**AVAILABLE DATA**

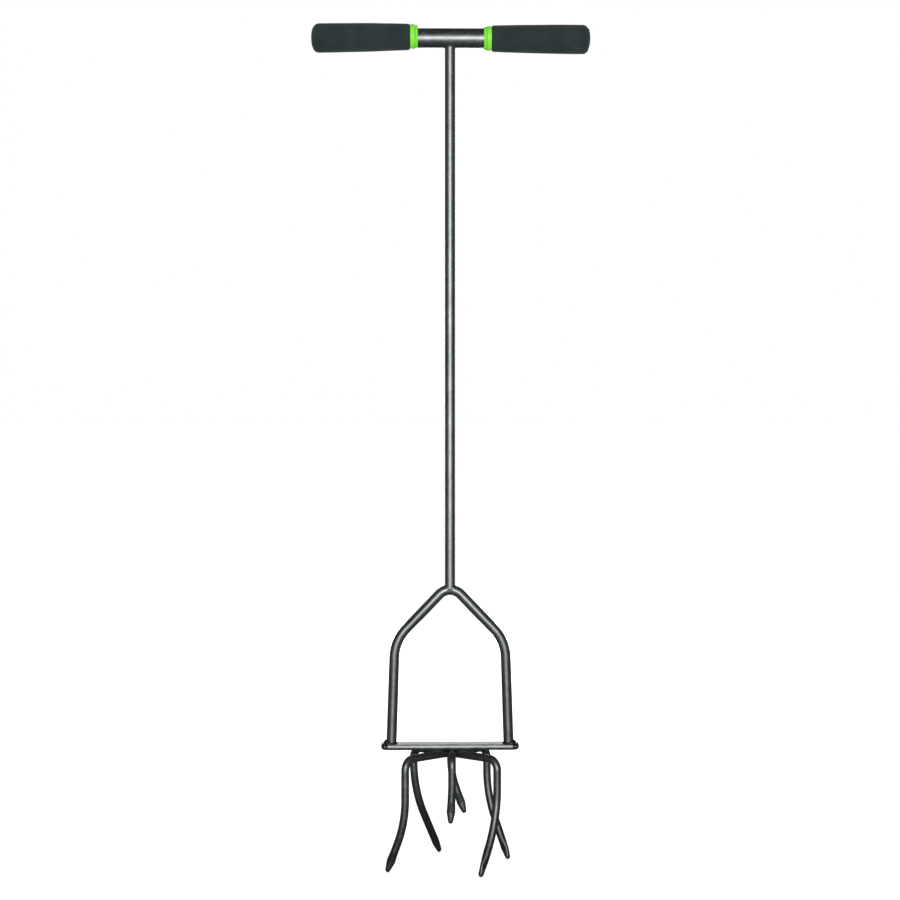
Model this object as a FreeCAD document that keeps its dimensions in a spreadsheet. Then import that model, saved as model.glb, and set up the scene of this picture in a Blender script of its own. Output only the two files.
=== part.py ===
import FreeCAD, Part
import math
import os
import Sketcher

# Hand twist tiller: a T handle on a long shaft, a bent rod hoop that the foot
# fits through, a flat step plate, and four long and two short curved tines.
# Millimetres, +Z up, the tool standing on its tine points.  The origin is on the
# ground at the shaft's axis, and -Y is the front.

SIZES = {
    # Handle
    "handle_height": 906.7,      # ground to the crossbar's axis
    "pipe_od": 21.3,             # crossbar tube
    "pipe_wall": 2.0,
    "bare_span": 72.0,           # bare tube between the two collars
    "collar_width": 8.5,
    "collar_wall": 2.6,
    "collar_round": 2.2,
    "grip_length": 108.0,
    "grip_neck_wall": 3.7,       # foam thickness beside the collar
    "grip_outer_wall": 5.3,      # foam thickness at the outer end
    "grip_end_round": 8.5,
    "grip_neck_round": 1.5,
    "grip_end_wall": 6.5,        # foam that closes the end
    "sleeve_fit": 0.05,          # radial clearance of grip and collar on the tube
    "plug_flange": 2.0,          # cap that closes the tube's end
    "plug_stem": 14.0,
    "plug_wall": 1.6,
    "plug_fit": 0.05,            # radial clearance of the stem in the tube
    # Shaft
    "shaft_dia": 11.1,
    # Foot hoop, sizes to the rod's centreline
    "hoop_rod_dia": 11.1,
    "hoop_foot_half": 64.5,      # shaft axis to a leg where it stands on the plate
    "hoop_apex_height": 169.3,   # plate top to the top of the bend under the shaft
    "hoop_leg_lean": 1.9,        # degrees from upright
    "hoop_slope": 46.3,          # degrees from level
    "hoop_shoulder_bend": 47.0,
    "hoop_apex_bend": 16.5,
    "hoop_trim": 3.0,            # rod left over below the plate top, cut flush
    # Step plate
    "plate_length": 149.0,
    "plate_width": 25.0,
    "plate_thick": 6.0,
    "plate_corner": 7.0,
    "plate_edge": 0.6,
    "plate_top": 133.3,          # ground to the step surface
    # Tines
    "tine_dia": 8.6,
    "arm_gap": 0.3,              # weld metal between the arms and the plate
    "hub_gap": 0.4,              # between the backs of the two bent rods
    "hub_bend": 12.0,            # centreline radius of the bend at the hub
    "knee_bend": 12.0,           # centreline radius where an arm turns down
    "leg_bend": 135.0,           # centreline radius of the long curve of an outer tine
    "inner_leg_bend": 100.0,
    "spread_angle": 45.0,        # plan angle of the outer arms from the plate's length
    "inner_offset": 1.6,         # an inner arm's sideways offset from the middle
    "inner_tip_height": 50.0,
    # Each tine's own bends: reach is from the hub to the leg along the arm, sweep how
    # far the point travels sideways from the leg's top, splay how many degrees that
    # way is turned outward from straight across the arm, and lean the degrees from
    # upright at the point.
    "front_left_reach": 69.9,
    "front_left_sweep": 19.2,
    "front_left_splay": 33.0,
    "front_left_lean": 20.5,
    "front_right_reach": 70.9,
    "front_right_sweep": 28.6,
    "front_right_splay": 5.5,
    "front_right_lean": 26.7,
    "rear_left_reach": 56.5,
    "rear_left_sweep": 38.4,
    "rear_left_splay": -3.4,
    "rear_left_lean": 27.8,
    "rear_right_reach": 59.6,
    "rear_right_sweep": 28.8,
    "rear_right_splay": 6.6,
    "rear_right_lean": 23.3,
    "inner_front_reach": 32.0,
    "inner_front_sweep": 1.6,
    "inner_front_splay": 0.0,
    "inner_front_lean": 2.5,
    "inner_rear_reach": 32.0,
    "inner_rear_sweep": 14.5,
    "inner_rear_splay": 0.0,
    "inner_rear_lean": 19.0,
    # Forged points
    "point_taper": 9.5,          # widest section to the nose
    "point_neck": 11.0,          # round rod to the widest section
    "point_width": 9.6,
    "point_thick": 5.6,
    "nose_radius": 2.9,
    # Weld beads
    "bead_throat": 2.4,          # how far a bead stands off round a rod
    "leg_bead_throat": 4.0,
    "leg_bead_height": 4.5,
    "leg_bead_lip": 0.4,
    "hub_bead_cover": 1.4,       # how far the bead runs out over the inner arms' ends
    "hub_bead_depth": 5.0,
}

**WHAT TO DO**
Extract the full listing above without alteration.

**SOLUTION FOR THIS EXERCISE**
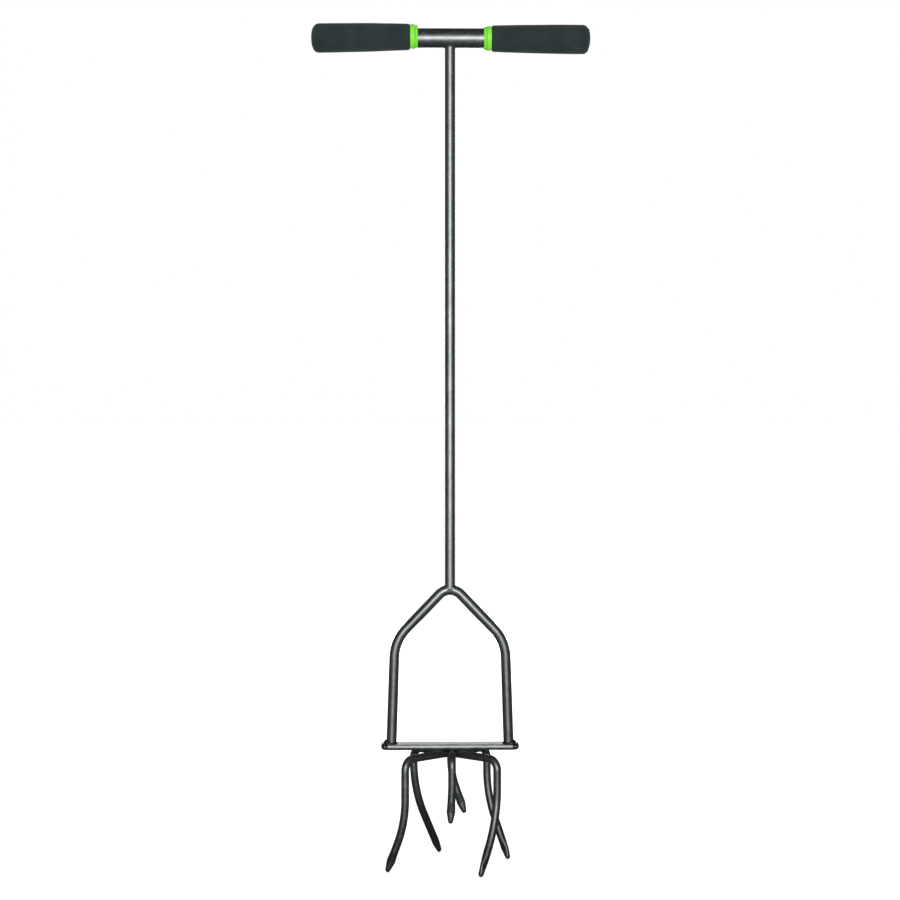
Model this object as a FreeCAD document that keeps its dimensions in a spreadsheet. Then import that model, saved as model.glb, and set up the scene of this picture in a Blender script of its own. Output only the two files.
=== part.py ===
import FreeCAD, Part
import math
import os
import Sketcher

# Hand twist tiller: a T handle on a long shaft, a bent rod hoop that the foot
# fits through, a flat step plate, and four long and two short curved tines.
# Millimetres, +Z up, the tool standing on its tine points.  The origin is on the
# ground at the shaft's axis, and -Y is the front.

SIZES = {
    # Handle
    "handle_height": 906.7,      # ground to the crossbar's axis
    "pipe_od": 21.3,             # crossbar tube
    "pipe_wall": 2.0,
    "bare_span": 72.0,           # bare tube between the two collars
    "collar_width": 8.5,
    "collar_wall": 2.6,
    "collar_round": 2.2,
    "grip_length": 108.0,
    "grip_neck_wall": 3.7,       # foam thickness beside the collar
    "grip_outer_wall": 5.3,      # foam thickness at the outer end
    "grip_end_round": 8.5,
    "grip_neck_round": 1.5,
    "grip_end_wall": 6.5,        # foam that closes the end
    "sleeve_fit": 0.05,          # radial clearance of grip and collar on the tube
    "plug_flange": 2.0,          # cap that closes the tube's end
    "plug_stem": 14.0,
    "plug_wall": 1.6,
    "plug_fit": 0.05,            # radial clearance of the stem in the tube
    # Shaft
    "shaft_dia": 11.1,
    # Foot hoop, sizes to the rod's centreline
    "hoop_rod_dia": 11.1,
    "hoop_foot_half": 64.5,      # shaft axis to a leg where it stands on the plate
    "hoop_apex_height": 169.3,   # plate top to the top of the bend under the shaft
    "hoop_leg_lean": 1.9,        # degrees from upright
    "hoop_slope": 46.3,          # degrees from level
    "hoop_shoulder_bend": 47.0,
    "hoop_apex_bend": 16.5,
    "hoop_trim": 3.0,            # rod left over below the plate top, cut flush
    # Step plate
    "plate_length": 149.0,
    "plate_width": 25.0,
    "plate_thick": 6.0,
    "plate_corner": 7.0,
    "plate_edge": 0.6,
    "plate_top": 133.3,          # ground to the step surface
    # Tines
    "tine_dia": 8.6,
    "arm_gap": 0.3,              # weld metal between the arms and the plate
    "hub_gap": 0.4,              # between the backs of the two bent rods
    "hub_bend": 12.0,            # centreline radius of the bend at the hub
    "knee_bend": 12.0,           # centreline radius where an arm turns down
    "leg_bend": 135.0,           # centreline radius of the long curve of an outer tine
    "inner_leg_bend": 100.0,
    "spread_angle": 45.0,        # plan angle of the outer arms from the plate's length
    "inner_offset": 1.6,         # an inner arm's sideways offset from the middle
    "inner_tip_height": 50.0,
    # Each tine's own bends: reach is from the hub to the leg along the arm, sweep how
    # far the point travels sideways from the leg's top, splay how many degrees that
    # way is turned outward from straight across the arm, and lean the degrees from
    # upright at the point.
    "front_left_reach": 69.9,
    "front_left_sweep": 19.2,
    "front_left_splay": 33.0,
    "front_left_lean": 20.5,
    "front_right_reach": 70.9,
    "front_right_sweep": 28.6,
    "front_right_splay": 5.5,
    "front_right_lean": 26.7,
    "rear_left_reach": 56.5,
    "rear_left_sweep": 38.4,
    "rear_left_splay": -3.4,
    "rear_left_lean": 27.8,
    "rear_right_reach": 59.6,
    "rear_right_sweep": 28.8,
    "rear_right_splay": 6.6,
    "rear_right_lean": 23.3,
    "inner_front_reach": 32.0,
    "inner_front_sweep": 1.6,
    "inner_front_splay": 0.0,
    "inner_front_lean": 2.5,
    "inner_rear_reach": 32.0,
    "inner_rear_sweep": 14.5,
    "inner_rear_splay": 0.0,
    "inner_rear_lean": 19.0,
    # Forged points
    "point_taper": 9.5,          # widest section to the nose
    "point_neck": 11.0,          # round rod to the widest section
    "point_width": 9.6,
    "point_thick": 5.6,
    "nose_radius": 2.9,
    # Weld beads
    "bead_throat": 2.4,          # how far a bead stands off round a rod
    "leg_bead_throat": 4.0,
    "leg_bead_height": 4.5,
    "leg_bead_lip": 0.4,
    "hub_bead_cover": 1.4,       # how far the bead runs out over the inner arms' ends
    "hub_bead_depth": 5.0,
}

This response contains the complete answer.